Dans sa stratégie d’habitation, dévoilée lundi matin, la Ville de Longueuil rejette la solution montréalaise de contraindre les promoteurs privés à contribuer financièrement à la construction de logements sociaux, abordables et familiaux, dont les résultats obtenus jusqu’à présent ont été mitigés.

La mairesse de Longueuil, Catherine Fournier, propose plutôt de faire grandir le parc immobilier sous le contrôle d’organismes à but non lucratif.

À terme, la Ville vise l’atteinte d’un seuil de 20 % de logements locatifs à but non lucratif sur son territoire. Cet objectif vise à offrir un logement abordable au premier quintile de la population, soit la part de ménages locataires qui ne peuvent trouver un logement acceptable sur le marché privé présentement.

Actuellement, il y a 4666 logements hors marché à Longueuil, soit 4,2 % du parc immobilier. Pour atteindre la cible ambitieuse de 20 %, il faudrait ajouter quelque 17 500 logements.

« Par définition, le logement qui est à but non lucratif est un logement abordable, car il ne répond pas aux impératifs de profit », explique Mme Fournier.

Ce n’est pas la première fois que la mairesse de Longueuil se démarque par ses prises de position en matière d’habitation. En juin dernier, elle avait refusé de se joindre à 12 maires des grandes villes du Québec qui revendiquaient dans une lettre ouverte l’instauration d’un registre universel des loyers1.

Cette fois-ci encore, Longueuil fait bande à part. En faisant le choix d’intervenir sur les logements à but non lucratif, la Ville évite de dépendre entièrement des fonds destinés aux logements sociaux en provenance de Québec et d’Ottawa pour agir, précise-t-elle. Un autre avantage, avance-t-elle, est une simplification de l’intervention du pouvoir municipal comparativement à la complexité associée à la mise en œuvre du Règlement pour une métropole mixte de l’administration de Valérie Plante.

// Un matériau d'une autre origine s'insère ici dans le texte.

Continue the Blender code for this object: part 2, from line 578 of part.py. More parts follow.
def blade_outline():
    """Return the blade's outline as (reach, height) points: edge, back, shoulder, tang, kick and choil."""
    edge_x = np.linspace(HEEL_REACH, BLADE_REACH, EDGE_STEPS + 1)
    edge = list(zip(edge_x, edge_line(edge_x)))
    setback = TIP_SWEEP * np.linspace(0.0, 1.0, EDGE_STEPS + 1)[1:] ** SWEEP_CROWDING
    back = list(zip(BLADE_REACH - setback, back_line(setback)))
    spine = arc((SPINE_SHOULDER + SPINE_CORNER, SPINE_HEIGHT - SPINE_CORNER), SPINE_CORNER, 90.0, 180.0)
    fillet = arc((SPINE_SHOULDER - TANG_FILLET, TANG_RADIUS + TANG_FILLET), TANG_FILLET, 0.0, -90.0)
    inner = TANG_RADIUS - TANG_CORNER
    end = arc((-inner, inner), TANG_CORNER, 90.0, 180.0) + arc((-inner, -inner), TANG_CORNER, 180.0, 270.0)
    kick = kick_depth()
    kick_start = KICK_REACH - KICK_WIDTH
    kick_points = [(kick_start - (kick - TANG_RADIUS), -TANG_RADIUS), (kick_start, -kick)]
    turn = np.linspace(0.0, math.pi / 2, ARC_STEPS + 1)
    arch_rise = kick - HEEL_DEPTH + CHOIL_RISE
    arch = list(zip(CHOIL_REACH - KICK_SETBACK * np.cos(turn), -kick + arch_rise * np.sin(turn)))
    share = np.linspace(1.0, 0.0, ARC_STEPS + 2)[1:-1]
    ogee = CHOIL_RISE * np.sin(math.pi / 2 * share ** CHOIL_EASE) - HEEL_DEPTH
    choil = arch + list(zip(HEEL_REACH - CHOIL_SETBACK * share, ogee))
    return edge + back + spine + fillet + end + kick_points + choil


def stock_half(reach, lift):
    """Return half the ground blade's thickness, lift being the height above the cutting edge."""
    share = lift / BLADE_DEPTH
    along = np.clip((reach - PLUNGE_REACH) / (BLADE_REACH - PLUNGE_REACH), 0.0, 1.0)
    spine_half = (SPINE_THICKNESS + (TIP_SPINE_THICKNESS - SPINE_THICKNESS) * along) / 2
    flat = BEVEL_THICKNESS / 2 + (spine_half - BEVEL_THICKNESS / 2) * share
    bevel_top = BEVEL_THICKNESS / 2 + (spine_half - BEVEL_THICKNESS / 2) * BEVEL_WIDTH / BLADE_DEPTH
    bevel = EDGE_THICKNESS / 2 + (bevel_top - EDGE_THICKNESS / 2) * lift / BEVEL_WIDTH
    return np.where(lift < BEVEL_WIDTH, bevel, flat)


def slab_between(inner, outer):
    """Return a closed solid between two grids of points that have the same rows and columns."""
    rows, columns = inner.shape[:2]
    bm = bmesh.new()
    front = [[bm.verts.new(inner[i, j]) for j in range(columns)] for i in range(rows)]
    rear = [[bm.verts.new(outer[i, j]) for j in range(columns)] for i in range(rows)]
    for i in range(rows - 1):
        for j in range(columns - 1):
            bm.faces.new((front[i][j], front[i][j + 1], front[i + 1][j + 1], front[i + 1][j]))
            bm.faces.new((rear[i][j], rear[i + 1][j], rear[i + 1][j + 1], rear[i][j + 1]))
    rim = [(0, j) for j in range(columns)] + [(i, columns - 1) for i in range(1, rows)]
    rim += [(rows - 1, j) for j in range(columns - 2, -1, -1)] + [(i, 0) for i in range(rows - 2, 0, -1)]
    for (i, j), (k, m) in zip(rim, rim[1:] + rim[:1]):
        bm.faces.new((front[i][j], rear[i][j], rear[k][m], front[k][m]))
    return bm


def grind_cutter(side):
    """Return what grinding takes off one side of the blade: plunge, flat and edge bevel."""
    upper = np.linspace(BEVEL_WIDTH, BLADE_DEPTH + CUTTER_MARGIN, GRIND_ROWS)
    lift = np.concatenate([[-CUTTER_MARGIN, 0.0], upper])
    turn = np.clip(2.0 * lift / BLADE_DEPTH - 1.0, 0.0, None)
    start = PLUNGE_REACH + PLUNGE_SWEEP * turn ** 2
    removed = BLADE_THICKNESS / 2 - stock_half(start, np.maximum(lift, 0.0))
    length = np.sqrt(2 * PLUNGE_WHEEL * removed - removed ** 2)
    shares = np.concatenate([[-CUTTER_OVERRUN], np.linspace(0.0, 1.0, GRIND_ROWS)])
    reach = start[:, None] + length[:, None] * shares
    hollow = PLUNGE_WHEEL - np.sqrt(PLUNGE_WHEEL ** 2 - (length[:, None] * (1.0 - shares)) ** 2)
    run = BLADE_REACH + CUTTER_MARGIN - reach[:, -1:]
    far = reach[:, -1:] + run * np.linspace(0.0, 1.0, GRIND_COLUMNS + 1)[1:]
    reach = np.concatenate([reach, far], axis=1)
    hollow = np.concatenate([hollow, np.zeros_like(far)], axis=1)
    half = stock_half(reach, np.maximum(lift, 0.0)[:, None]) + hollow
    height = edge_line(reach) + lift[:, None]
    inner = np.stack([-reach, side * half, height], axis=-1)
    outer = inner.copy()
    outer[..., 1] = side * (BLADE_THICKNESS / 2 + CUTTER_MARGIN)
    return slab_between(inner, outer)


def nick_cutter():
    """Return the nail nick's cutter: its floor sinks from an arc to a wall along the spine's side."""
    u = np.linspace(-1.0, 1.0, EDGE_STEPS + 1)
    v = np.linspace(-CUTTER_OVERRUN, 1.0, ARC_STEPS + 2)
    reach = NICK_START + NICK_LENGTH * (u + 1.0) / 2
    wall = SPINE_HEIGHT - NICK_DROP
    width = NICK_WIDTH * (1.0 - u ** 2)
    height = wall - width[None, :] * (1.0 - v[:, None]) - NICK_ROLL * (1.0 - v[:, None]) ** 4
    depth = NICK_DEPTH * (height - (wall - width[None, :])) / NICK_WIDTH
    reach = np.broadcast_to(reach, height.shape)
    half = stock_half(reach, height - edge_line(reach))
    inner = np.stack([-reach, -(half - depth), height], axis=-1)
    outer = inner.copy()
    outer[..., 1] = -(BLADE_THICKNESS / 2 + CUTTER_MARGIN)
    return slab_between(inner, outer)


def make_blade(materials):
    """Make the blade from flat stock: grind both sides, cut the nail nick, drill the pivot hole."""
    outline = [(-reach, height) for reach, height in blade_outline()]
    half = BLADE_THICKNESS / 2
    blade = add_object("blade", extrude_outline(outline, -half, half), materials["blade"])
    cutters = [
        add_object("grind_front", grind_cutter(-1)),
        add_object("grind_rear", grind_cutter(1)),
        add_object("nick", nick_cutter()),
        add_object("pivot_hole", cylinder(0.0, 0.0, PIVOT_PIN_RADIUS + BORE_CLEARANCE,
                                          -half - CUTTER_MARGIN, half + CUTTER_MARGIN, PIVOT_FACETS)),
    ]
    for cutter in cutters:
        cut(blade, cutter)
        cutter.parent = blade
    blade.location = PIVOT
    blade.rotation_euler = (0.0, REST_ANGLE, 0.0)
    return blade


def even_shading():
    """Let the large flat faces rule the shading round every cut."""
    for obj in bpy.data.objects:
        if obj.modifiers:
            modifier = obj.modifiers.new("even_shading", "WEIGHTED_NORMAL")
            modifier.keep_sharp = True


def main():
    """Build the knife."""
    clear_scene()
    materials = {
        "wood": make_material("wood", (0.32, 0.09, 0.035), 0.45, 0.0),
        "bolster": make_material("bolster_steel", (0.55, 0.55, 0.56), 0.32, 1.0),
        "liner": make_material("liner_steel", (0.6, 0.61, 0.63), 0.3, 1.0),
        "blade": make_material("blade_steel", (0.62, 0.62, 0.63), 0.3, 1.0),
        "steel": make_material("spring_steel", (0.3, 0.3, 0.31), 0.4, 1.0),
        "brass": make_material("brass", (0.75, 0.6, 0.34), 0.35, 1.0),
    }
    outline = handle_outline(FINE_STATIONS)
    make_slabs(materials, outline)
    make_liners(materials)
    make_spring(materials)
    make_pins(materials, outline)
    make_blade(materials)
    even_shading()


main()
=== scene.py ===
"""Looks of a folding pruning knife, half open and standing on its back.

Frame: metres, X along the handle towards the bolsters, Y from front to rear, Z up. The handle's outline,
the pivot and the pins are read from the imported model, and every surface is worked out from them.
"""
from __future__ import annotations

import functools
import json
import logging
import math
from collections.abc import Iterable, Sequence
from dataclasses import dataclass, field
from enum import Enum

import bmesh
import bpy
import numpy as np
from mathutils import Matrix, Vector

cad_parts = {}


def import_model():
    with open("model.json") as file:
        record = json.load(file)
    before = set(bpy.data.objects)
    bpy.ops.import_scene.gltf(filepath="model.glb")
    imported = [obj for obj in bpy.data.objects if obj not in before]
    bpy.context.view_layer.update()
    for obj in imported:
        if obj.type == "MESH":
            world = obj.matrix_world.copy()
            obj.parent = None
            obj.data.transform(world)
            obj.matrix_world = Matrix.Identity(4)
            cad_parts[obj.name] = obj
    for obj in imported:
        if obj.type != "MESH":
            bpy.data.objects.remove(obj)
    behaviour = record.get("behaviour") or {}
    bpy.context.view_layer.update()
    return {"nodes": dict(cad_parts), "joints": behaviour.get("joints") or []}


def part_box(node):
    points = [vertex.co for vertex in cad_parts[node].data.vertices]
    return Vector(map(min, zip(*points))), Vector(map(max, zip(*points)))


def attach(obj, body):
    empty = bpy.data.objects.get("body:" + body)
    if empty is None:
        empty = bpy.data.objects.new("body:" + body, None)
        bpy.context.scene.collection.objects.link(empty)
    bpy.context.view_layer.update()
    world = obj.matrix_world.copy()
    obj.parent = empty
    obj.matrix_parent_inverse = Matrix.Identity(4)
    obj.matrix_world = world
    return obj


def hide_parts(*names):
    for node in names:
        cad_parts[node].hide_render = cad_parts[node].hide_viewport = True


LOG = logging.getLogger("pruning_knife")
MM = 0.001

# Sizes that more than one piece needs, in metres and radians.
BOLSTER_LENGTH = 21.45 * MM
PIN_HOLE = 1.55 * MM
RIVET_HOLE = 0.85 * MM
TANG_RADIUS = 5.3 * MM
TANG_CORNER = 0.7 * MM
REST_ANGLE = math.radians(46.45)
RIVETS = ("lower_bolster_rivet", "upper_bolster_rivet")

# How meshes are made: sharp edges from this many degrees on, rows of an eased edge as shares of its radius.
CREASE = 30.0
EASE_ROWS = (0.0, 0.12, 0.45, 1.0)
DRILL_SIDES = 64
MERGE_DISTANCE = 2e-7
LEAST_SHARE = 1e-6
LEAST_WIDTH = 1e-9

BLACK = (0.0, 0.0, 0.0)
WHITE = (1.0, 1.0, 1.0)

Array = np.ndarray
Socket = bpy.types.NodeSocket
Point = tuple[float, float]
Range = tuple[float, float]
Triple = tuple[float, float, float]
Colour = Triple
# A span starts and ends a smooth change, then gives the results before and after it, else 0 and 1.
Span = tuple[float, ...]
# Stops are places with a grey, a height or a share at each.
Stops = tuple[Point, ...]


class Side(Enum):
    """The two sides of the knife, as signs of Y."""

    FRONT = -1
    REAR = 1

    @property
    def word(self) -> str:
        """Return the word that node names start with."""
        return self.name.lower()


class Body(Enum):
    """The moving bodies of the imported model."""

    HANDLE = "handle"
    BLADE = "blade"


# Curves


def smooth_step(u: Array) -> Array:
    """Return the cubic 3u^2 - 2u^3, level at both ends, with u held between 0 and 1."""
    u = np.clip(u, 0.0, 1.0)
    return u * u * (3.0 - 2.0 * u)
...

PHOTO CATHERINE LEFEBVRE, ARCHIVES COLLABORATION SPÉCIALE

Catherine Fournier, mairesse de Longueuil

Avec le règlement 20-20-20 de Montréal ou bien les redevances de développement qu’ont adoptées plusieurs villes, on voit bien le revers de ces outils. Dans un contexte où la construction est déjà au ralenti, ces pénalités entraînent une hausse de prix des logements neufs qui doit être absorbée par les locataires ou les propriétaires.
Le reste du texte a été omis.